Holocaust survivors aren't any longer.
Surviving that is.
Having dodged or endured unspeakable horrors 70 years ago, they are now reaching the natural end of their days. Their stories have been told many times in many ways, yet none is redundant or irrelevant.
That is what inspired Mark Seliger, a former photographer for Rolling Stone magazine, to add his chronicle to the substantial body of Holocaust literature. Moved by the numbers tattooed on the arms of three brothers who ran a bakery in Houston, where he grew up, Seliger delved into their past.
Twenty-two of his black-and-white photos of survivors, paired with excerpts from their stories, are on view through Jan. 4 at the Mpls Photo Center. Called "When They Came to Take My Father," the exhibit is excerpted from Seliger's 1996 book of the same name. It is co-sponsored by the Photo Center and Tolerance Minnesota, an educational program of the Jewish Community Relations Council of Minnesota and the Dakotas.
Seliger's pictures are affectingly direct, with the survivors gazing impassively out from their desks, beds, gardens, studios, butcher shop or wheelchair. As our eyes flicker between words and images, we notice wrinkled flesh, steady eyes, shy smiles, tattooed numbers. The pictures are somber but not maudlin. These are survivors, after all, and much time has passed. It's the interplay of stories and pictures that brings gravitas to the project -- the mention of a mother abandoned, a twin experimented on by Nazi doctor Josef Mengele, a rescue by Raoul Wallenberg, who was known as "Moses From the North."
And there are startling observations: The orchestra played while people burned. The Dominican Republic was the only country in the world that agreed to take 100,000 Jews.

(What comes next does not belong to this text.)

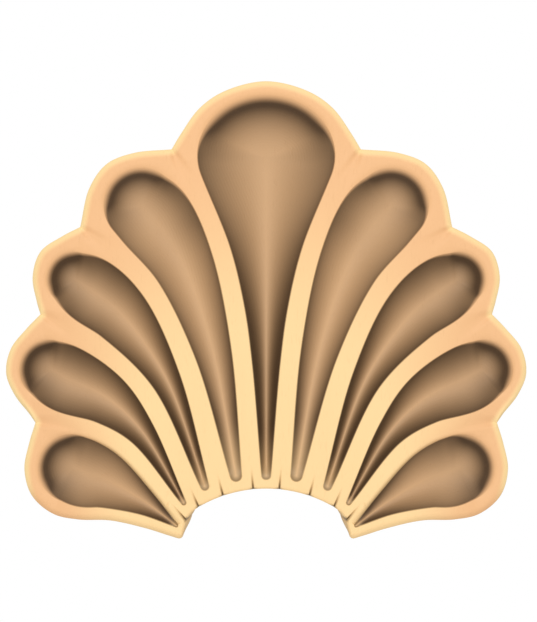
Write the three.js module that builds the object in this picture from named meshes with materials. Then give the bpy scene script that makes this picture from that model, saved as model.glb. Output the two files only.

Standing on a narrow path in her Cincinnati garden, Anna Ornstein, now a psychoanalyst, displays the numbers neatly burned into her arm and recalls how happy she was to get them. Just 17 and incarcerated in Auschwitz, she wanted small, well-shaped numbers on the inside of her arm, so she flattered the skills of the tattooist and got what she sought. "The day we received the tattoos was a good day for us," Ornstein recalled. The tattoos were "passports for life," she said, proof that the Germans intended to keep those prisoners alive.
There is no argument with these pictures and their stories. They bear witness to what must be remembered and retold. And yet there is a weariness to this show, as there is on so many of the survivors' faces. The better part of a century has passed, healing has occurred, and yet the burden of remembering and teaching goes on.
Two additional shows complement the Holocaust pictures.
"The Human Condition: A Survey of Humanity" is a miscellany of color and black-and-white images selected by National Geographic photographer Annie Griffiths-Belt from entries in a competition about a topic that is "both timely and universal," as she put it. True enough. As human beings, were are inevitably interested in our own condition, whatever that may be.
She picked roughly 50 photos ranging from crisp news images of an upset woman and a hostage negotiator in New York, to riot police monitoring a protest in Ukraine, to a bunch of wary kids clambering around a rusting World War II bomber in a jungle clearing.
Other striking photos include impoverished children floating in tin basins in a muddy river, barefoot monks with cellphones, workers hand-cutting grass at the base of the famous Red Fort in old Delhi, fat white people wading into an ocean, a thumb-sized fetus, prostitutes awaiting customers, girls upside down on a roller coaster, a barefoot man looking catatonic in Louisiana, a self-mutilating young woman, a roadside memorial to Fred, a legless Paralympic swimmer in Palm Springs, lovers kissing on the Paris metro, and so on.
Some of the photos are arresting and others mundane, but in general the show suffers from touristic randomness. It's a voyeuristic gape at other people whose "condition" we may or may not share. Like its pretentiously vapid title, the show looks and feels callow and exploitative.
"Nobel Laureates: 20 Portraits," taken by Minneapolis-based photographer Doug Knutson, features black-and-white images that both ennoble and humanize worthy individuals, presenting them as thoughtful, curious, smiling, preoccupied, shrewd. The images are well known locally, but Knutson's rather old-school approach seems very appropriate for winners of this award.